1. Dosya muhtevasına, dava evrakı ile yargılama tutanakları münderecatına, mevcut deliller mahkemece takdir edilerek karar verildiğine ve takdirde bir isabetsizlik bulunmadığına göre, davacı-karşı davalı vekilinin aşağıdaki bendin kapsamı dışında kalan temyiz itirazları yerinde görülmemiştir.
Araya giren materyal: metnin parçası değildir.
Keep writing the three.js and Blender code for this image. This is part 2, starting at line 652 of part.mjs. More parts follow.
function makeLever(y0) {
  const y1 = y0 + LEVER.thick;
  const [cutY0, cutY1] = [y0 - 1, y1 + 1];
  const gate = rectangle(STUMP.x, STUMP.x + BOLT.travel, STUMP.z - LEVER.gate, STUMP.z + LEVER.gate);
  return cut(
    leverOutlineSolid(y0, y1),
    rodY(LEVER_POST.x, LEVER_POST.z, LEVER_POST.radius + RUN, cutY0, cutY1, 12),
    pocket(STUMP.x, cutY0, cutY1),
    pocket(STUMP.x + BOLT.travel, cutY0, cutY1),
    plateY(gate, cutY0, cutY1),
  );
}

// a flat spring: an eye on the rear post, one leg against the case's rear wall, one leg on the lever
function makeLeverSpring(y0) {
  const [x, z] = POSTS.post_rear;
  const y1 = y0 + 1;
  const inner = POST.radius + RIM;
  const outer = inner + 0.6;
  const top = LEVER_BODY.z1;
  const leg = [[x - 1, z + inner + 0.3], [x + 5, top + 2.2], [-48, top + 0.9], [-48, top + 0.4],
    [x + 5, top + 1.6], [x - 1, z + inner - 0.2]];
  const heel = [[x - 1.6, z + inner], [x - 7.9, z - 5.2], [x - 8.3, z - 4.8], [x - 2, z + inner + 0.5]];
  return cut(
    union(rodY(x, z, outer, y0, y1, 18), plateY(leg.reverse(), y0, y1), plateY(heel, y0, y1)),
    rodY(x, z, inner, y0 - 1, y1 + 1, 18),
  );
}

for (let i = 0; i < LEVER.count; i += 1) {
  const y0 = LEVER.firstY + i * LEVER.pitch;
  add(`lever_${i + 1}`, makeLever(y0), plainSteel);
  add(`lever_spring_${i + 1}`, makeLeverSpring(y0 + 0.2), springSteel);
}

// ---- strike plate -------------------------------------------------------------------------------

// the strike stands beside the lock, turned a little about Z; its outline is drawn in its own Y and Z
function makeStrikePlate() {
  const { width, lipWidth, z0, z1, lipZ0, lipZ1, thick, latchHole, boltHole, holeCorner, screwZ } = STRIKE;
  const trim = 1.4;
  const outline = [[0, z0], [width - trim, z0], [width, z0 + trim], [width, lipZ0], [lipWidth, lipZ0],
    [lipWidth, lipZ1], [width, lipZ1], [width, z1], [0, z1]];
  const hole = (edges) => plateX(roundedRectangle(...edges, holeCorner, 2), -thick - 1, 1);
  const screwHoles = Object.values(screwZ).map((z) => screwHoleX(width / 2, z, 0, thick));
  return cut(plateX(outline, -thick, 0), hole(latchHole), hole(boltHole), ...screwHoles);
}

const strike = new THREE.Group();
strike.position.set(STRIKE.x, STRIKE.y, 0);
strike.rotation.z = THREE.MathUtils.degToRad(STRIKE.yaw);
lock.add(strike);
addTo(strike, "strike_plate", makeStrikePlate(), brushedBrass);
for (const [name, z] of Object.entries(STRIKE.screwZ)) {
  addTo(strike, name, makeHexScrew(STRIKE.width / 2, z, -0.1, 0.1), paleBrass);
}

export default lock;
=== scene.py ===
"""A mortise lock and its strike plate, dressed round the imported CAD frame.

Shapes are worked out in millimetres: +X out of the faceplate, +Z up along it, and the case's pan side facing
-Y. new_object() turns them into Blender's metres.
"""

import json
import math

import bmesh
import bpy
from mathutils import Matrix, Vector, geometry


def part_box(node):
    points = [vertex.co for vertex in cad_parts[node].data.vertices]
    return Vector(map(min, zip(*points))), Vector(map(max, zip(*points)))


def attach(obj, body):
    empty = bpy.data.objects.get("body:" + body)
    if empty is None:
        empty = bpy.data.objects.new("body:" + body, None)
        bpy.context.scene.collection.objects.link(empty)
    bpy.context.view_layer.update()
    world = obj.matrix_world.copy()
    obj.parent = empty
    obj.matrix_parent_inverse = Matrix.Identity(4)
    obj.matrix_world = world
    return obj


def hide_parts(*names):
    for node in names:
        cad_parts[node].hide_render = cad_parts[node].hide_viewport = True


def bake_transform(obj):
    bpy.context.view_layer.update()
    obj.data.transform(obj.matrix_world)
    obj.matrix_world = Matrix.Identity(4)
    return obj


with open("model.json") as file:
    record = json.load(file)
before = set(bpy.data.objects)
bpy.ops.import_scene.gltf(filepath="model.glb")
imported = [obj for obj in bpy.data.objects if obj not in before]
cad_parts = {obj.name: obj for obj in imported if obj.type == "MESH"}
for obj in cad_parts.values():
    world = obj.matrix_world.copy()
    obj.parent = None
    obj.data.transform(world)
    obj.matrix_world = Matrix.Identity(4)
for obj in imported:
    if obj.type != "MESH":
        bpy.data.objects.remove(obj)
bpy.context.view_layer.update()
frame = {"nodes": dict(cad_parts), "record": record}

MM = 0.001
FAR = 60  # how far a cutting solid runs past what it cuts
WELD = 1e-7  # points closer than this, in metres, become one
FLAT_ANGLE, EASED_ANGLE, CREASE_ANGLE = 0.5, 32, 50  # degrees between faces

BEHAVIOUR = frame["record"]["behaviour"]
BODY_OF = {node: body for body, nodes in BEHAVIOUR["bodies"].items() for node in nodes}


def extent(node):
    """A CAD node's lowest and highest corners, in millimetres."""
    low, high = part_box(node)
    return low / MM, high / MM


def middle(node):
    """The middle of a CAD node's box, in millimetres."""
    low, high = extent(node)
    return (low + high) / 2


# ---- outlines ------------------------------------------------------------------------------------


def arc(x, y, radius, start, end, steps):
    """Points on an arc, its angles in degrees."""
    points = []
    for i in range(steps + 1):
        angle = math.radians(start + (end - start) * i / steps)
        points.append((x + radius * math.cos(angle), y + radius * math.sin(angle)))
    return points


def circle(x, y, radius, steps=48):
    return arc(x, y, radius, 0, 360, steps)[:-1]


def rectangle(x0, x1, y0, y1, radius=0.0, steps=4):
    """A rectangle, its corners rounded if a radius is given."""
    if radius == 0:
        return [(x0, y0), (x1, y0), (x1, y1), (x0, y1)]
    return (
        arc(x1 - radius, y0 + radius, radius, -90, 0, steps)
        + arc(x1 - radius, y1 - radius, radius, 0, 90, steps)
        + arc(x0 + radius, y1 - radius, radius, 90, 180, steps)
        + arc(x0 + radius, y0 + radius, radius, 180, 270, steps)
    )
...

2. Davacı-karşı davalı vekilinin diğer temyiz itirazlarına gelince;
Maddi olayları ileri sürmek taraflara, hukuki nitelendirme yapmak ve uygulanacak kanun maddelerini belirlemek hakime aittir (6100 sayılı HMK 33. m). İddianın ileri sürülüş şekline göre dava, artık değere katılma alacağı isteğine ilişkindir.
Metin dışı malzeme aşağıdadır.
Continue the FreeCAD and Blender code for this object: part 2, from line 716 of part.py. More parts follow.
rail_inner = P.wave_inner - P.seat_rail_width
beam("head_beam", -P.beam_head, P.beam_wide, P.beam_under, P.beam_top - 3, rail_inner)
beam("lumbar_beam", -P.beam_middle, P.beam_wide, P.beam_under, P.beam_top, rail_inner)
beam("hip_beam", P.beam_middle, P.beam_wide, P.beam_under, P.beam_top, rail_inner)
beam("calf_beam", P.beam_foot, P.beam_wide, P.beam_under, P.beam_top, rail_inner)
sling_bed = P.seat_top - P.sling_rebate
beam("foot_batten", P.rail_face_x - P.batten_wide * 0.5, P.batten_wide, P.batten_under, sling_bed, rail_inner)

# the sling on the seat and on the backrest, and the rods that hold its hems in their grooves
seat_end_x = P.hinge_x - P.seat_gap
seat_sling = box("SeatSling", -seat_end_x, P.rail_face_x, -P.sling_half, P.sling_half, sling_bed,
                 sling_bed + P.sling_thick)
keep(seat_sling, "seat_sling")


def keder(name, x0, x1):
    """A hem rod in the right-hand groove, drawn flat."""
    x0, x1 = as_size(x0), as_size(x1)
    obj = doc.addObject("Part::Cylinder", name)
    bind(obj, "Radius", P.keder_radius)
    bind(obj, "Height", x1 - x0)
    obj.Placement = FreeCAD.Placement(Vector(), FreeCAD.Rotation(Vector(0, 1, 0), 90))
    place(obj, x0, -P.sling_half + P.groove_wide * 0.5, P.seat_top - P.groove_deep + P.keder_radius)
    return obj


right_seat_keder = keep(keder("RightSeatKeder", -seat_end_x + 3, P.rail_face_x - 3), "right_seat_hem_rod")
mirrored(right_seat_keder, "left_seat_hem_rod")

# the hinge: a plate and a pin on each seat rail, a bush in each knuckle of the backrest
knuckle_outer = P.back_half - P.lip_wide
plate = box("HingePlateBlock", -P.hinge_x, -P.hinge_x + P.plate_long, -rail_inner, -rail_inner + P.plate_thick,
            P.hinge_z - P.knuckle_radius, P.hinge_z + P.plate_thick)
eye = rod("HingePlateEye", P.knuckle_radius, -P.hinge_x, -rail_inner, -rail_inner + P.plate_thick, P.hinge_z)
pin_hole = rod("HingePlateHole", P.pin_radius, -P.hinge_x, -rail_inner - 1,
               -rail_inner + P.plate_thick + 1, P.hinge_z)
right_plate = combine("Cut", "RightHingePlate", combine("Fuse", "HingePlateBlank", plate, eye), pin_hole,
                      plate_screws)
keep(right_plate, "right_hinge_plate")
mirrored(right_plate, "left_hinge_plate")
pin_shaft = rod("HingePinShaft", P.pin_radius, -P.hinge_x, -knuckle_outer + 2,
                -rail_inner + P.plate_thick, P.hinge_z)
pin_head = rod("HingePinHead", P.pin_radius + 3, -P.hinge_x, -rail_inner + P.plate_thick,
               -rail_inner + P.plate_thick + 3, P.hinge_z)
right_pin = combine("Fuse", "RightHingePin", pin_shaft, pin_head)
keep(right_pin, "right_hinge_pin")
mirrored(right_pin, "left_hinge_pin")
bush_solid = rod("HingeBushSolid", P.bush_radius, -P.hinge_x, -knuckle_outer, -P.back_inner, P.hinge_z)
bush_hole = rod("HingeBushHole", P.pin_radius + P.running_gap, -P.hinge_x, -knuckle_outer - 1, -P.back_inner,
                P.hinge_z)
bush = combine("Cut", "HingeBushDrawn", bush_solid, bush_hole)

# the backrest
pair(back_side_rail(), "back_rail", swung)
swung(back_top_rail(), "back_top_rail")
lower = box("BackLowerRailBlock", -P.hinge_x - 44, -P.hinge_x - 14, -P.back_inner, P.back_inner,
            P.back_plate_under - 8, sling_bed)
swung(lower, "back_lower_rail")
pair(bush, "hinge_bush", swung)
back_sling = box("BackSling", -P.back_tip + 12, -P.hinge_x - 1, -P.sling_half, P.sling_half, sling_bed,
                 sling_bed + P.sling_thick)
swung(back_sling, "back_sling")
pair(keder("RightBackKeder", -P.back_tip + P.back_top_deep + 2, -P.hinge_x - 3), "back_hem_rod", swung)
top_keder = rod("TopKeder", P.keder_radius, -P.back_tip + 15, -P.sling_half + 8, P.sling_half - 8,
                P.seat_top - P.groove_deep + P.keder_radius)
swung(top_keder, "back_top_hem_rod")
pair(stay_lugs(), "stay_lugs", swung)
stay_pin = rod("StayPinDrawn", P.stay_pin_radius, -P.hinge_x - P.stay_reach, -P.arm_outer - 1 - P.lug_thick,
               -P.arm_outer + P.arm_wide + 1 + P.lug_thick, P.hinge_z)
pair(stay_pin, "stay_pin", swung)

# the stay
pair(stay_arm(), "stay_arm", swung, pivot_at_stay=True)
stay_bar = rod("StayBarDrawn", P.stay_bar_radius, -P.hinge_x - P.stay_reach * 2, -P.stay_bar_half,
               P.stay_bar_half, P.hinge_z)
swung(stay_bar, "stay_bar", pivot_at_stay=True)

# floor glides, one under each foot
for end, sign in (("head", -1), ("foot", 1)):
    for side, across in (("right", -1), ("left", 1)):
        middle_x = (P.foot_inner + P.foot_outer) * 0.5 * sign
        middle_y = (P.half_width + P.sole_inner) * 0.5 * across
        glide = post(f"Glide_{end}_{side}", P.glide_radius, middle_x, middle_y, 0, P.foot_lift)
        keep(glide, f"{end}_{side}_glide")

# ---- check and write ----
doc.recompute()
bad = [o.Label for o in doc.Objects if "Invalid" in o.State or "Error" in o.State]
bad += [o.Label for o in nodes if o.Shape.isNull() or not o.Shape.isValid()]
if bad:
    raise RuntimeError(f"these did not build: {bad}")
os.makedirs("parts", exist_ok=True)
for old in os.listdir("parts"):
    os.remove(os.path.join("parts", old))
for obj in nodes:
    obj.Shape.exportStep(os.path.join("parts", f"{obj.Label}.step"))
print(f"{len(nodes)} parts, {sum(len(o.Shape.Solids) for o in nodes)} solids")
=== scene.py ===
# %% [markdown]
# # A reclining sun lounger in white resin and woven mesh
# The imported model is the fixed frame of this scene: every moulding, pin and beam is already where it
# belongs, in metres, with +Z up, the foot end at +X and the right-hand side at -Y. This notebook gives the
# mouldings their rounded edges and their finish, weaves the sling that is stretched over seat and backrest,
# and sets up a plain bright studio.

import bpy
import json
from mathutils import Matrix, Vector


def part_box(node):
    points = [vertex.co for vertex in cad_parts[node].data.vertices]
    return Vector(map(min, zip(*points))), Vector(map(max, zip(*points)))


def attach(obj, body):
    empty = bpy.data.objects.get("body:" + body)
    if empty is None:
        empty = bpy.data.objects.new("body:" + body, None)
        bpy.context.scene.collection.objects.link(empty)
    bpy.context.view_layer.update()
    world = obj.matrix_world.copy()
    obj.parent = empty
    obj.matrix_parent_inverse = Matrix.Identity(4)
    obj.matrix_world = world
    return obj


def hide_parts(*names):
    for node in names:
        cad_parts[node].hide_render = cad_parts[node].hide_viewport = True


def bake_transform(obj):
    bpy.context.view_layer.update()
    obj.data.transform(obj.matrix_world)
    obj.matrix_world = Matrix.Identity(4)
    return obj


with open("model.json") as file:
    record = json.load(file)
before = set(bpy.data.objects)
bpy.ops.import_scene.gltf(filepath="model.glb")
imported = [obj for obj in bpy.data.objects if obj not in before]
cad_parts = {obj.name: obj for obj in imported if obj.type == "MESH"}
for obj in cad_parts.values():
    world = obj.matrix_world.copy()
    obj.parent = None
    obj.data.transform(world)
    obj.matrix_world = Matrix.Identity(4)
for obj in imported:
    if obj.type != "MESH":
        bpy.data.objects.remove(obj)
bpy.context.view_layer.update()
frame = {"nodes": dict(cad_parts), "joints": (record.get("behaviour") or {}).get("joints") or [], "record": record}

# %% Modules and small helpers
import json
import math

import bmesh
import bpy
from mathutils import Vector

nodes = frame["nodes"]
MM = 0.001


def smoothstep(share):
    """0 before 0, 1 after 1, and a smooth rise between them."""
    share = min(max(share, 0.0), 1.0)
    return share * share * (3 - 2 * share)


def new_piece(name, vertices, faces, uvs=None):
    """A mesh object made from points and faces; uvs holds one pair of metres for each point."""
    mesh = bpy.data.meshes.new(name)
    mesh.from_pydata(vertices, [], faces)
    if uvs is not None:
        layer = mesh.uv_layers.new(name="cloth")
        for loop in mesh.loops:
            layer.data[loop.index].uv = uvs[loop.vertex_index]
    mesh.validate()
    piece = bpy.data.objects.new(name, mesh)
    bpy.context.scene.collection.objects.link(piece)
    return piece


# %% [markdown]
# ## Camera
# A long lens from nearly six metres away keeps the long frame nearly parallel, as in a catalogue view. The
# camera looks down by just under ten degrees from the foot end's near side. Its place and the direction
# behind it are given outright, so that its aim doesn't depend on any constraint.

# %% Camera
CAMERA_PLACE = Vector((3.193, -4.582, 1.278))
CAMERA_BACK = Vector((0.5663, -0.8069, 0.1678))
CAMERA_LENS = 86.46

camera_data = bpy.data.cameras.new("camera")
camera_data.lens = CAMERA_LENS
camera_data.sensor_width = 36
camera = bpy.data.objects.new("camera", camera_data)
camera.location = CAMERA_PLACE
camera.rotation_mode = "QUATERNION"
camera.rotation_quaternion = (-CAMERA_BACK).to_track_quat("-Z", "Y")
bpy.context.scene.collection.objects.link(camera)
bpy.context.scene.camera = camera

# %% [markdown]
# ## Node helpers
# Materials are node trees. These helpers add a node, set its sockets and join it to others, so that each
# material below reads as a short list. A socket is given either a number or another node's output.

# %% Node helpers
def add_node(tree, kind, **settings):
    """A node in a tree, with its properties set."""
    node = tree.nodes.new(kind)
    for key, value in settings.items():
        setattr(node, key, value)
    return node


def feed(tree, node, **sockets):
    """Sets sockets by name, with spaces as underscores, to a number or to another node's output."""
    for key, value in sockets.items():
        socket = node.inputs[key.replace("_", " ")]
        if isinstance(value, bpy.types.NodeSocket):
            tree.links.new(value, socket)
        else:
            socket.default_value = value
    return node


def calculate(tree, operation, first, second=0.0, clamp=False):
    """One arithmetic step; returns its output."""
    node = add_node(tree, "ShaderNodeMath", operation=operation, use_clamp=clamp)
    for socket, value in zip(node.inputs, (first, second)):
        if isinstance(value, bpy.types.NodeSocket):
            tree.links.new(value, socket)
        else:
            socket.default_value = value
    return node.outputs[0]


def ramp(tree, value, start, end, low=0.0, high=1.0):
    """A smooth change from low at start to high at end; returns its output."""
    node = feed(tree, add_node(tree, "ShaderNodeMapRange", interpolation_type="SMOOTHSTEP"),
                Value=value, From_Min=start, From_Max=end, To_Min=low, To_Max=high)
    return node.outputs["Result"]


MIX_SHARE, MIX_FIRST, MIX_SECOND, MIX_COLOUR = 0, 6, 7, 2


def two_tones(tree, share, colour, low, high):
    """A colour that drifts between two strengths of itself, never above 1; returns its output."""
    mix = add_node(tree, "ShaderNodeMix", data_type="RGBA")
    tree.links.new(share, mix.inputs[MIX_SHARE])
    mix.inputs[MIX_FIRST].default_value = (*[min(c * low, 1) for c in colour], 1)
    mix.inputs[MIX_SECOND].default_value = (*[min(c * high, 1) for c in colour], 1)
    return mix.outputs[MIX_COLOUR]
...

Eşler, 04.06.2001 tarihinde evlenmiş,22.01.2013 tarihinde açılan boşanma davasının kabulüne ilişkin hükmün 19.06.2013 tarihinde kesinleşmesiyle boşanmışlardır. Mal rejimi boşanma davasının açıldığı tarih itibarıyla sona ermiştir (TMK mad. 225/son). Sözleşmeyle başka mal rejiminin seçildiği ileri sürülmediğinden evlilik tarihinden 4721 Sayılı TMK’nin yürürlüğe girdiği 01.01.2002 tarihine kadar mal ayrılığı (TKM mad. 170), bu tarihten mal rejiminin sona erdiği tarihe kadar ise, edinilmiş mallara katılma rejimi geçerlidir (4722 Sayılı Yasa mad. 10, TMK mad. 202/1).Karşı davaya konu 6221 ada 3 parselde bulunan 16 nolu bağımsız bölüm eşler arasında edinilmiş mallara katılma rejiminin geçerli olduğu 07.01.2002 tarihinde satın alınarak davacı-karşı davalı eş adına tescil edilmiştir. Mal rejiminin tasfiyesinde eşlerin bağlı olduğu rejime ilişkin hükümler uygulanır (4721 Sayılı TMK mad. 179).
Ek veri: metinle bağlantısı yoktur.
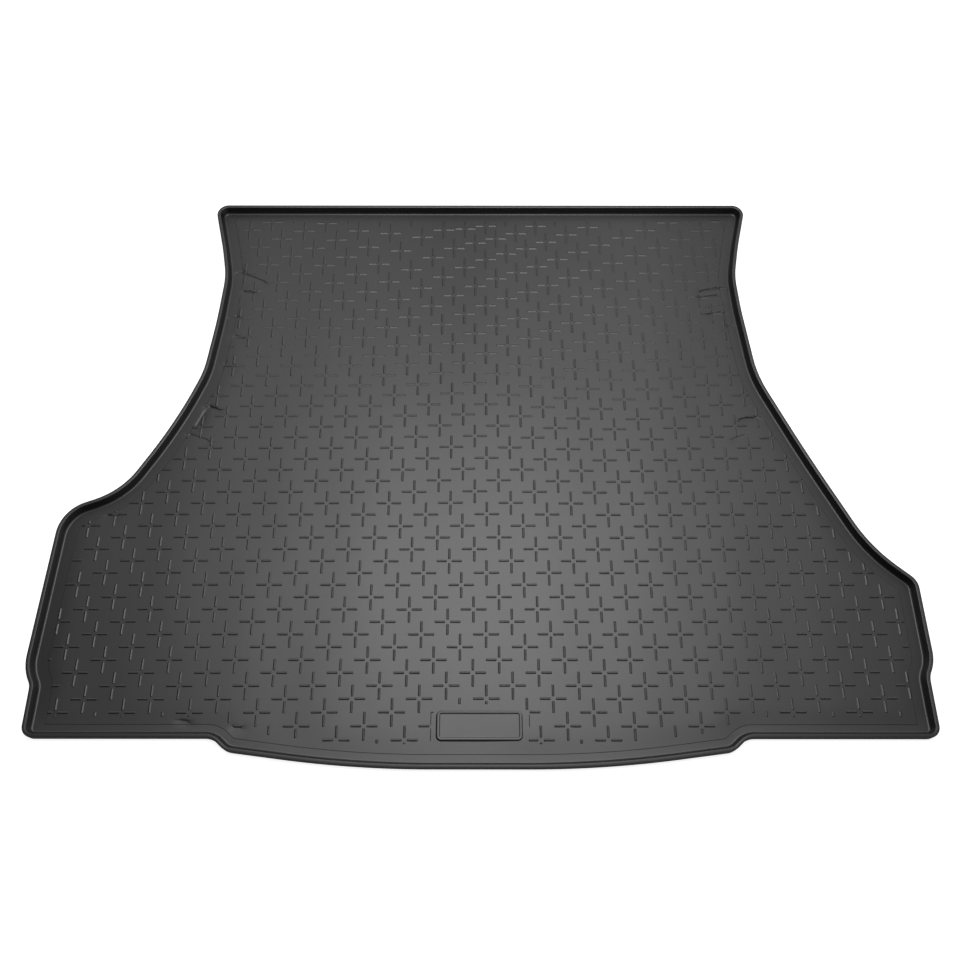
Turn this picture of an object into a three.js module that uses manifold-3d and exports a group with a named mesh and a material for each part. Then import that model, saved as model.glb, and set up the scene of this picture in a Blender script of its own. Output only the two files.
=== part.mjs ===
// A liner for the floor of a car's boot: a tray moulded in one piece from black rubber.
// It has a flat floor, a raised lip all round, a tread of small crosses and a plain badge plate.
// Lengths are in millimetres. +X is to the right and +Y towards the seats, as seen by a person who
// stands behind the car, and +Z is up. The origin is the middle of the underside.
import * as THREE from 'three';
import { mergeGeometries, mergeVertices } from 'three/addons/utils/BufferGeometryUtils.js';
import Module from 'manifold-3d';

// Floor and lip
const FLOOR_THICKNESS = 3;
const LIP_RISE = 11.6; // from the top of the floor to the rim
const LIP_FOOT_WIDTH = 11; // the lip's thickness where it meets the floor
const RIM_WIDTH = 6; // the lip's thickness at the top
const RIM_OUTER_RADIUS = 2;
const RIM_INNER_RADIUS = 1;
const LIP_FOOT_RADIUS = 3;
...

Tüm dosya kapsamı birlikte değerlendirildiğinde;
Davacı-karşı davalı tarafından karşı davaya konu taşınmazın edinilmesinde kullanıldığı savunulan SS ….. Konut Yapı Kooperatifindeki hissesinin satışından elde edilen paraya ilişkin olarak, ilgili kooperatifin 21.06.1998, 27.06.1999 ve 25.06.2000 tarihli hazirun listelerinde davacı-karşı davalının ismi bulunduğu halde, 15.06.2001 ve 14.06.2002 tarihli hazirun listelerinde davacı-karşı davalının isminin yer almadığı, anılan kooperatif kayıtları, tanık beyanları ve dosya içeriğine göre davacı-karşı davalının evlilik birliğinin kurulmasından önce edindiği SS ….. Konut Yapı Kooperatifindeki hissesinin satışından gelen 17.000,00 TL’yi karşı davaya konu taşınmazın edinilmesinde kullanmış olduğu anlaşıldığından, anılan ve ispatlanan savunmanın esas alınarak hesaplamanın yapıldığı 03.12.2015 tarihli hesap bilirkişi raporunun 6. sayfasındaki (B) bölümünün 1 numaralı bendindeki hesaplamaya itibar edilerek hüküm kurulması gerekirken, değerlendirmede hataya düşülerek yazılı şekilde karar verilmesi doğru olmamıştır.
SONUÇ: Davacı-karşı davalı vekilinin temyiz itirazlarının yukarıda (2) nolu bentte yazılı nedenlerle kabulüyle hükmün 6100 sayılı HMK’nin Geçici 3. maddesi yollamasıyla 1086 sayılı HUMK’un 428. maddesi uyarınca BOZULMASINA, davacı-karşı davalı vekilinin diğer temyiz itirazlarının yukarıda (1) nolu bentte yazılı nedenlerle REDDİNE, taraflarca HUMK’un 440/I maddesi gereğince Yargıtay Daire ilamının tebliğinden itibaren ilama karşı 15 gün içinde karar düzeltme isteğinde bulunulabileceğine, peşin harcın istek halinde temyiz edene iadesine 14.03.2019 tarihinde oy birliğiyle karar verildi.